Upon addition of the silane, three equivalents of hydrogen will be released. We collect the hydrogen in this inverted measuring cylinder. This is the iron hydride catalyst. It's an iron catalyst with a bisphosphane ligand and an hydride.

The structure of the complex consists of an iron core with a hydrogen ligand as well as a CO and NO ligand.

The iron core and the hydride as well as a bisphosphane bridge. With such a small amount of methanol and silane, we can produce over 200 milliliters of pure hydrogen gas.

This corresponds to a turnover number of 600,000 turnovers per hour per SIH point.

Here you can see the hydrogen fuel cell car, which we saw earlier in the lecture hall. I prepared a mixture of methanol, the MIP and the catalyst. If I connect the engine right now to the fuel cell, the car can drive.

Upon addition of the silane, the car can continue driving. So hello everybody again. We are back in the lecture hall and I hope Susanna could show you that the hydrogen on demand technology can really develop a defined amount of hydrogen within a very short time frame.

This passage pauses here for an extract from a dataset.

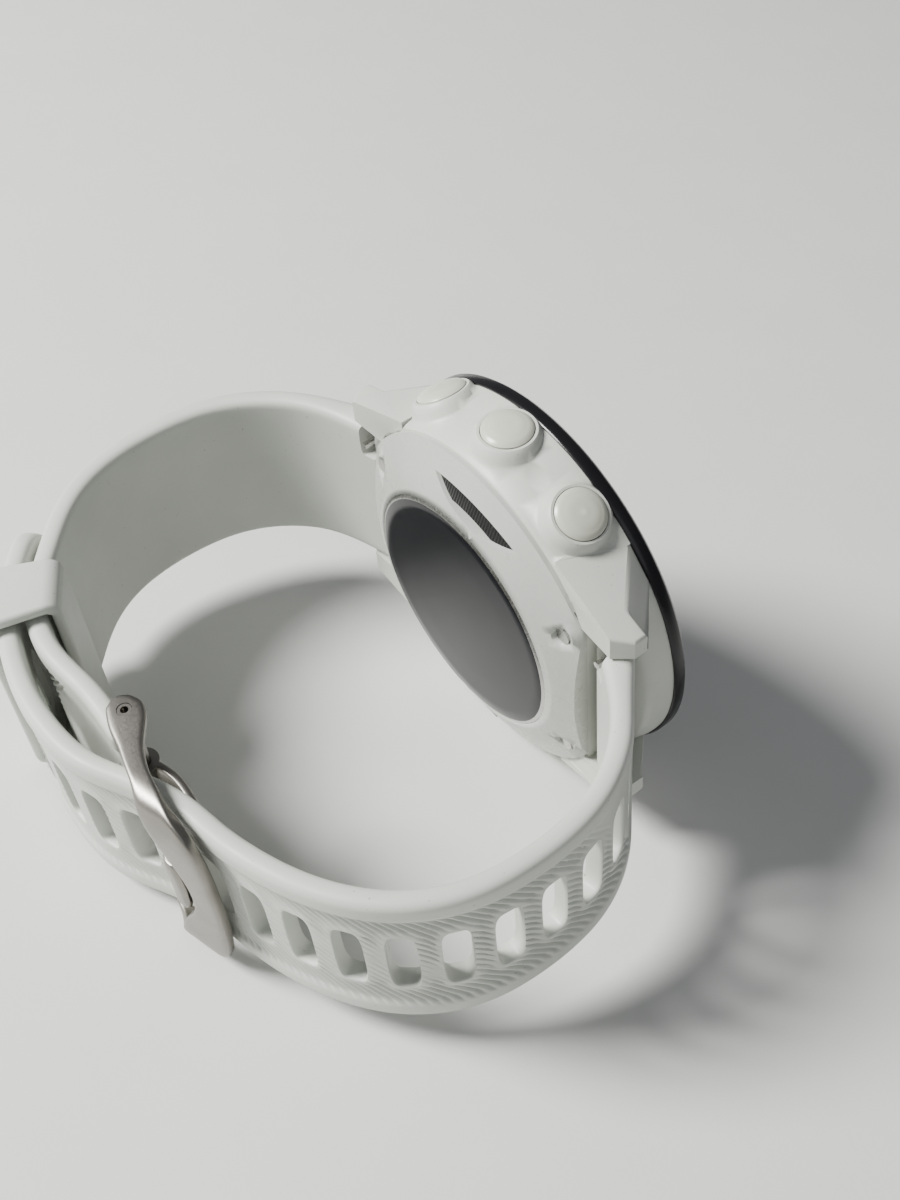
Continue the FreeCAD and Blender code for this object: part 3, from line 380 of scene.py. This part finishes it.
def spline(knots, values, at):
    """Natural cubic spline: second derivatives solve the tridiagonal system, then each span is its cubic."""
    n = len(knots)
    gap = np.diff(knots)
    system = np.eye(n)
    bends = np.zeros((n, values.shape[1]))
    rows = np.arange(1, n - 1)
    system[rows, rows - 1] = gap[:-1]
    system[rows, rows] = 2 * (gap[:-1] + gap[1:])
    system[rows, rows + 1] = gap[1:]
    slope = np.diff(values, axis=0) / gap[:, None]
    bends[1:-1] = 6 * np.diff(slope, axis=0)
    bends = np.linalg.solve(system, bends)
    span = np.clip(np.searchsorted(knots, at) - 1, 0, n - 2)
    left, right_share = (knots[span + 1] - at)[:, None], (at - knots[span])[:, None]
    wide = gap[span][:, None]
    return ((bends[span] * left ** 3 + bends[span + 1] * right_share ** 3) / (6 * wide)
            + (values[span] / wide - bends[span] * wide / 6) * left
            + (values[span + 1] / wide - bends[span + 1] * wide / 6) * right_share)


def strap_path(end, angles):
    """Evenly spaced stations down a strap half: length run, wrist face and outer face in (y, z)."""
    inner, outer = strap_face(end, angles, 0.0), strap_face(end, angles, THICK)
    middle = (inner + outer) / 2
    knots = np.concatenate([[0], np.cumsum(np.linalg.norm(np.diff(middle, axis=0), axis=1))])
    at = np.linspace(0, knots[-1], 6000)
    inner, outer = spline(knots, inner, at), spline(knots, outer, at)
    middle = (inner + outer) / 2
    run = np.concatenate([[0], np.cumsum(np.linalg.norm(np.diff(middle, axis=0), axis=1))])
    return run, inner, outer


def along_path(path, run):
    """Middle, outward thickness vector and forward direction at lengths along a path, straight on beyond its
    ends."""
    length, inner, outer = path
    held = np.clip(run, 0, length[-1])
    low = np.stack([np.interp(held, length, inner[:, k]) for k in (0, 1)], -1)
    high = np.stack([np.interp(held, length, outer[:, k]) for k in (0, 1)], -1)
    middle = (low + high) / 2
    mid = (inner + outer) / 2
    ahead = np.stack([np.interp(np.clip(held + 0.2, 0.2, length[-1]), length, mid[:, k]) for k in (0, 1)], -1)
    before = np.clip(held - 0.2, 0, length[-1] - 0.2)
    behind = np.stack([np.interp(before, length, mid[:, k]) for k in (0, 1)], -1)
    forward = ahead - behind
    forward /= np.linalg.norm(forward, axis=-1, keepdims=True)
    middle = middle + forward * (run - held)[..., None]
    return middle, high - low, forward


def strap_section():
    """Closed outline across the strap as (x share, height share, field share): flat wrist side, round edges,
    a bead on each side of the outer face, and the lower field between them."""
    edge = np.linspace(-np.pi / 2, np.pi / 2, 13)
    round_x = HALF_WIDE - 1.15 + 1.15 * signed(np.cos(edge), 0.8)
    round_h = 0.5 + 0.5 * signed(np.sin(edge), 0.8)
    bead = np.array([9.6, 9.2, 8.8, 8.5, 8.2, 7.9, 7.5])
    field = np.array([7.0, 6.2, 5.6, 5.1, 4.7, 4.2, 3.2, 2.1, 1.0, 0.0])
    wrist = np.array([9.0, 7.0, 4.7, 2.4, 0.0])
    x = np.concatenate([wrist[::-1], round_x, bead, field])
    h = np.concatenate([np.zeros(5), round_h, np.ones(7), np.ones(10)])
    x = np.concatenate([x, -field[:-1][::-1], -bead[::-1], -round_x[::-1], -wrist[:-1]])
    h = np.concatenate([h, np.ones(9), np.ones(7), round_h[::-1], np.zeros(4)])
    return x, h, np.where(h > 0.99, 1 - ease(np.abs(x), 7.7, 8.7), 0)


def surface_from(name, rings, material):
    """Mesh over a grid of points (stations, ring, 3) in watch mm; each ring is closed and both ends are
    fanned shut."""
    count, around = rings.shape[:2]
    points = np.concatenate([rings.reshape(-1, 3), rings[:1].mean(1), rings[-1:].mean(1)])
    i, j = np.meshgrid(np.arange(count - 1), np.arange(around), indexing="ij")
    k = (j + 1) % around
    quads = np.stack([i * around + j, i * around + k, (i + 1) * around + k, (i + 1) * around + j],
                     -1).reshape(-1, 4)
    j = np.arange(around)
    k = (j + 1) % around
    last = (count - 1) * around
    start = np.stack([k, j, np.full(around, count * around)], -1)
    stop = np.stack([last + j, last + k, np.full(around, count * around + 1)], -1)
    a, b, c, d = (points[quads[:, n]] for n in range(4))
    volume = np.einsum("ij,ij->i", a, np.cross(b, c)).sum() + np.einsum("ij,ij->i", a, np.cross(c, d)).sum()
    faces = [list(f) for f in quads.tolist() + start.tolist() + stop.tolist()]
    if volume < 0:
        faces = [f[::-1] for f in faces]
    mesh = bpy.data.meshes.new(name)
    mesh.from_pydata(place(points).tolist(), [], faces)
    mesh.materials.append(material)
    mesh.update()
    made = bpy.data.objects.new(name, mesh)
    bpy.context.scene.collection.objects.link(made)
    return made


def joined(pieces):
    """One object from several that don't touch."""
    with bpy.context.temp_override(active_object=pieces[0], selected_editable_objects=pieces):
        bpy.ops.object.join()
    return pieces[0]


def pierce(made, cutters, degrees=40):
    """Subtracts the cutters from a piece for good, one after the other, and removes them."""
    for tool in cutters:
        cut = made.modifiers.new("cut", "BOOLEAN")
        cut.operation, cut.solver, cut.object = "DIFFERENCE", "MANIFOLD", tool
    bpy.context.view_layer.update()
    mesh = bpy.data.meshes.new_from_object(made.evaluated_get(bpy.context.evaluated_depsgraph_get()))
    made.modifiers.clear()
    made.data = mesh
    for tool in cutters:
        bpy.data.objects.remove(tool)
    crease_smooth(mesh, degrees)


RIB_STEP, RIB_LEAN, RIB_DEEP = 1.05, -0.95, 0.40
LEAN_START, LEAN_OVER = 8, 13
FIELD_DEEP = 0.30
SLOT_FIRST, SLOT_STEP, SLOT_COUNT = 10.4, 5.1, 19
SLOT_HALF_LONG, SLOT_HALF_WIDE = 4.8, 1.5
RIM_LONG, RIM_WIDE = SLOT_HALF_LONG + 0.7, SLOT_HALF_WIDE + 0.65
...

So what's left to do and what is needed in order to become a really practical system? Well we can make hydrogen and the hydrogen becomes water in the fuel cell. That's fine. But what we need is also to regenerate the silicate that is formed. So we have stoichiometric amounts of waste and it would be nice if we could

get this stuff to be recycled to a silane by uptaking either hydrogen or hydrogen donor. So that's what's left behind. We need a catalyst that is able to really cleave the strong silicon oxygen bond. If we can make that system to work, we have a charging process and we have hydrogen on demand.

Teach this charging process and that means we can recycle all the silicon waste and that is much better for the environmental purpose. Thank you very much.